1. Packing the courts
I’m already hearing pundits say the Democrats didn’t win the U.S. Senate because voters didn’t want them to pack the Supreme Court. There’s just no way of proving that. More likely is that political polarization wasn’t as strong as many, including me, expected. In Maine, for instance, Susan Collins won reelection, because lots of Republican voters chose her over her opponent, but also voted against Trump. That’s split-ticket voting, which was thought to be extinct. It isn’t. And here we are. (Control of the Senate, by the way, is still up in the air. There are going to be two run-off senate elections in Georgia. The outcome will determine Mitch McConnell’s fate.)
This is the idea that the coalitions constituting each party are changing. That much is true, but contrary to the conventional wisdom in Washington, the change is far from symmetrical. The press and pundit corps presumed during Trump’s term that the Republicans traded white suburbanites for the white working class in the Midwest. The Democrats, meanwhile, were said to have traded the white working class for racially diverse voters in the South and Southwest. 2020 shows this was wrong. Biden won back Wisconsin, Michigan and (soon) Pennsylvania. Arizona and Georgia are on track. (North Carolina seems a longer shot.) This should scramble the conventional wisdom. It should lead to the following: while the GOP coalition is getting smaller, whiter and more regionally and ideologically homogeneous, the Democratic coalition is getting bigger, more racially diverse and more regionally and ideologically heterogeneous. The parties are different. The parties have always been different.

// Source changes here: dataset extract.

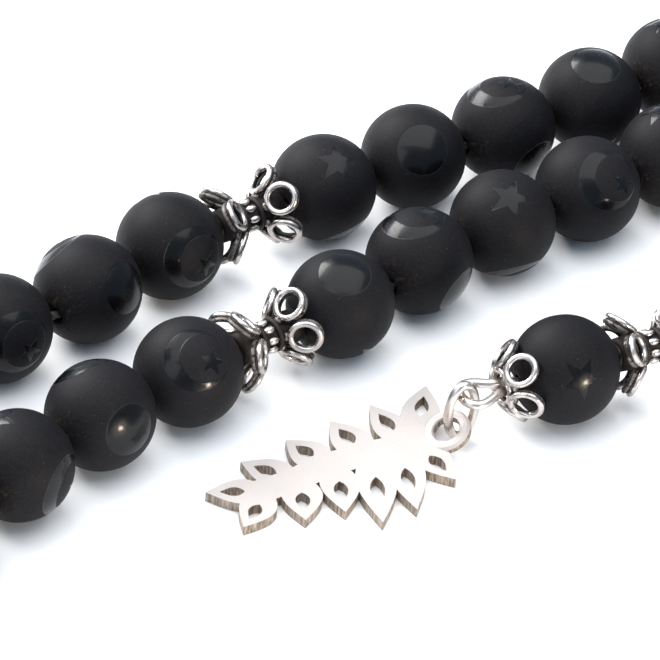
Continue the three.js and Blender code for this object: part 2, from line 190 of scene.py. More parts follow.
def onyx_material():
    """Frosted black stone; the skin is dull and the motifs in it are polished and coated."""
    material, shader = new_material("frosted_onyx", IOR=1.5, Specular_IOR_Level=0.13,
                                    Coat_Roughness=0.12, Coat_IOR=1.3)
    place = attribute(material, "bead_place", "Vector")
    shade = attribute(material, "bead_shade")
    split = material.node_tree.nodes.new("ShaderNodeSeparateXYZ")
    material.node_tree.links.new(place.socket, split.inputs[0])
    x, y, z = (Socket(material, split.outputs[i]) for i in range(3))

    # Each motif is a flat figure seen straight down one direction square to the bore.
    def facing(angle):
        """Distance out along a direction, and the two distances across it."""
        c, s = math.cos(angle), math.sin(angle)
        out = x * c + y * s
        across = y * c - x * s
        return out, across, z

    def disc(out, across, up, cx, cy, radius):
        dx, dy = across - cx, up - cy
        distance = (dx * dx + dy * dy).root()
        return distance.ramp(radius + 0.06, radius - 0.06) * out.ramp(0.0, 0.5)

    def star(out, across, up, cx, cy, radius):
        """Five points; the edge from each tip to the notch beside it is a straight line."""
        dx, dy = across - cx, up - cy
        distance = (dx * dx + dy * dy).root()
        fifth = 2 * math.pi / 5
        fold = (dy.math("ARCTAN2", dy, dx) / fifth + 10.5).part()
        bend = (fold - 0.5).size() * fifth
        notch = 0.42 * radius
        rise, run = notch * math.sin(fifth / 2), radius - notch * math.cos(fifth / 2)
        edge = radius * rise / (bend.cosine() * rise + bend.sine() * run)
        return (distance - edge).ramp(0.07, -0.07) * out.ramp(0.0, 0.5)

    first = facing(0.0)
    star_mask = star(*first, 0.0, 0.0, STAR_SIZE)
    second = facing(MOTIF_TURN)
    bitten = 1.0 - disc(*second, 0.25, 0.62, CRESCENT_BITE)
    crescent_mask = disc(*second, 0.0, 0.0, CRESCENT_SIZE) * bitten
    crescent_mask = crescent_mask.most(star(*second, 0.95, 1.05, LITTLE_STAR_SIZE))
    third = facing(2 * MOTIF_TURN)
    disc_mask = disc(*third, 0.0, 0.0, DISC_SIZE)
    polished = star_mask.most(crescent_mask).most(disc_mask)

    fine = noise(material, place, 6.0, 6.0, 0.7)
    clouds = noise(material, place, 0.55, 4.0)
    specks = noise(material, place, 4.2, 2.0, 0.8).ramp(0.66, 0.76)
    drawn_out = node(material, "ShaderNodeMapping", {}, {
        "Vector": place, "Rotation": (0.5, 0.3, 0.9), "Scale": (0.5, 9.0, 2.5)})
    scratches = noise(material, drawn_out, 1.6, 3.0).ramp(0.68, 0.76)
    dusty = z.size().ramp(3.7, 4.9) * noise(material, place, 2.2, 5.0, 0.75).ramp(0.50, 0.68)

    tone = clouds * 0.30 + fine.ramp(0.34, 0.68) * 0.50 + shade * 0.20
    colour = mix(material, tone, (0.0010, 0.0009, 0.0014), (0.0125, 0.0115, 0.0140))
    colour = mix(material, specks * 0.6, colour, (0.055, 0.052, 0.050))
    colour = mix(material, dusty * 0.55, colour, (0.070, 0.046, 0.028))
    colour = mix(material, polished, colour, (0.0028, 0.0028, 0.0034))
    rough = 0.50 + clouds * 0.09 + fine * 0.05 - scratches * 0.10
    rough = rough * (1.0 - polished) + polished * 0.13
    height = fine * 0.5 + specks * -0.9 + scratches * -0.5 + polished * -1.1
    normal = bump(material, height, 0.45, 0.00012)
    feed(material, shader, Base_Color=colour, Roughness=rough, Coat_Weight=polished * 0.45,
         Normal=normal)
    return material


onyx = onyx_material()


def turn_onto(axis):
    """A turn that takes +Z onto a direction."""
    return UP.rotation_difference(Vector(axis)).to_matrix().to_4x4()


def spun(profile, steps):
    """A closed profile of (radius, height) points, in metres, turned round Z."""
    mesh = bmesh.new()
    verts = [mesh.verts.new((radius, 0, height)) for radius, height in profile]
    edges = [mesh.edges.new((verts[i - 1], verts[i])) for i in range(len(verts))]
    bmesh.ops.spin(mesh, geom=verts + edges, axis=(0, 0, 1), cent=(0, 0, 0), angle=2 * math.pi,
                   steps=steps, use_merge=True)
    bmesh.ops.remove_doubles(mesh, verts=mesh.verts, dist=MERGE)
    bmesh.ops.recalc_face_normals(mesh, faces=mesh.faces)
    return mesh


def piece(name, mesh, materials, body, replaced=(), smooth=True):
    """Puts a finished mesh in the scene as one piece that rides on a body."""
    data = bpy.data.meshes.new(name)
    mesh.to_mesh(data)
    mesh.free()
    for material in materials if isinstance(materials, list) else [materials]:
        data.materials.append(material)
    if smooth:
        for polygon in data.polygons:
            polygon.use_smooth = True
    made = bpy.data.objects.new(name, data)
    bpy.context.scene.collection.objects.link(made)
    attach(made, body)
    if replaced:
        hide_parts(*replaced)
    return made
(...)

3. Liberal east coast elites
The founding myths of Trumpism is the working class in the “heartland” lost faith in the Democratic Party, because liberal east coast elites are more concerned about “political correctness” than about the forces of globalization hammering “working” Americans. Even Andrew Yang repeated the myth Thursday. “In there minds the Democratic party unfortunately has taken on this role of the coastal urban elites who are more concerned about policing various cultural issues than improving their way of life.” I’m really tired of hearing this. Biden won the east and the west, according to exit polling. He split with Trump the south and the midwest. He won the cities. He won the suburbs. He earned 45 percent of rural areas. You could say the Democratic Party under Biden is a bunch of “liberal east coast elites.” But you must also say that those “liberal east coast elites” are popular with a majority of voters around the country. That’s silly, of course, because the myth is silly. American politics is complex.
4. The white working class
All the talk about Trump’s appeal among white working class voters was based on an error. That error was defining white working class by education levels. Fact is, this cohort earned upper middle-class incomes, making Trumpism a revolt of the petty bourgeoisie not the white working class. Most of the real white working class, households earning less than $50,000, voted for Clinton. They voted for Biden this time around, too. As for Trump, he won voters making more than $100,000 a year, as he did last time. He is a populist, but it’s populism based largely on white supremacy, not economics. The pundit corps did not or would not see the difference. The result has been four years of maddening political discourse based on a demonstrable falsehood. The real working class, as a whole, is racially diverse, but very Black. And it was Black voters in the Midwest, the South and everywhere else who delivered for Joe Biden.
The Democratic Party is a big tent. It now has conservatives (real ones), moderates, independents, liberals, progressives, and self-described socialists. For this reason, it will always be vulnerable to bad actors who define it by its leftmost flank. The problem, for Democrats, isn’t the accusation. It’s complicity in making the accusation stick. The party could lose as many as 10 House seats in swing districts while keeping its majority. Already, Democrats are blaming “socialism.” So are some pundits who really ought to know better but don’t, because it’s convenient not to. Fact is, Trump is to blame. He was at the top of the ticket. But by running away from “socialism,” they are giving credence to the accusation, making it more real and more powerful than it is. “Joe Biden is a moderate who could not have won without the ‘woke left’ [that] centrist candidates and pundits keep openly despising,” wrote Issac Bailey. “They claim to want ideological diversity, except when the ‘woke left’ demands to be heard.”